The hardest part about being a writer is…
The roller coaster nature of the business, the ups and downs, feast or famine. If you like a steady weekly paycheck this is not the business for you.
But the best part about being a writer is…
Getting to sleep in late (8 AM usually). I had this planned since high school, when I had to get up at 6:30 every morning for classes.
What is a typical work day like for you?
Get up, feed the dog, feed myself, take care of email business and spend the rest of the morning doing research for what I will write that day. Then a nice lunch at the Cheesecake Factory (my branch office!) and back by one to write. I usually write from one to six or six-thirty—dinnertime—though sometimes I work after dinner too, either revising some troublesome prose or doing more research.

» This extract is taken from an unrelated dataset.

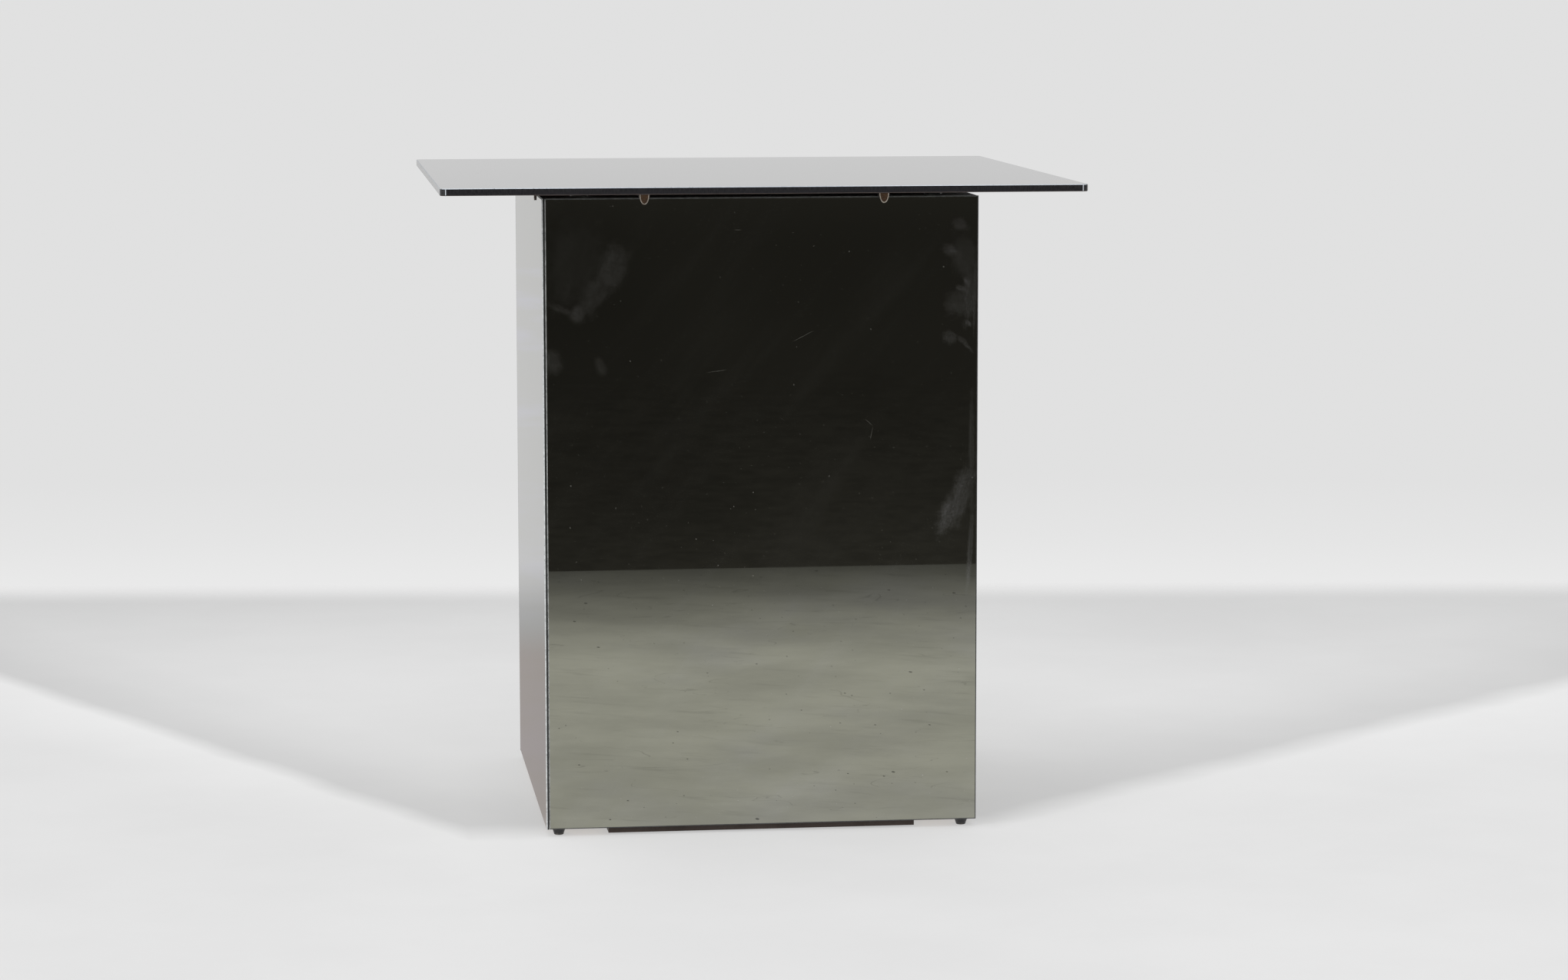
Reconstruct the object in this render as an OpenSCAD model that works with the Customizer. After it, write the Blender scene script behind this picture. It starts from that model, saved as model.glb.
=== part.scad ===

Three mornings a week I swim at my gym, and even there I’m plotting or revising what I’m working on in my head. I tend to write seven days a week—I can’t just go to the beach and turn off my mind, or tell the voices of the characters to shut up—and so I usually write until I have a rough draft of a chapter, then take a few days off.
It is hard to tune characters out, isn’t it? I tried not working weekends for a while, that didn’t work. Now I try not to work on Sundays. At least until after ten at night. Of course, when I have a deadline all bets are off and I work like a crazed fiend, so I understand working seven days a week.
But I digress.
Alan, what would a perfect day look like for you?
Waking up in Hawai’i with Paulette, a breakfast of poi pancakes and Kona coffee, then taking a catamaran cruise along the coast with my wife and our friends James and Nancy Preston, who love Hawai’i as much as we do. Maybe some snorkeling or body boarding, then dinner at Longhi’s as we watch the sun set. Notice that there is no writing in my perfect day! That’s for the imperfect days back in Los Angeles.
That day in Hawaii sounds more than perfect. I think I need to get on a plane…
Thank you for the interview, Alan. I’m looking forward to your future books.
I would highly recommend them to everyone.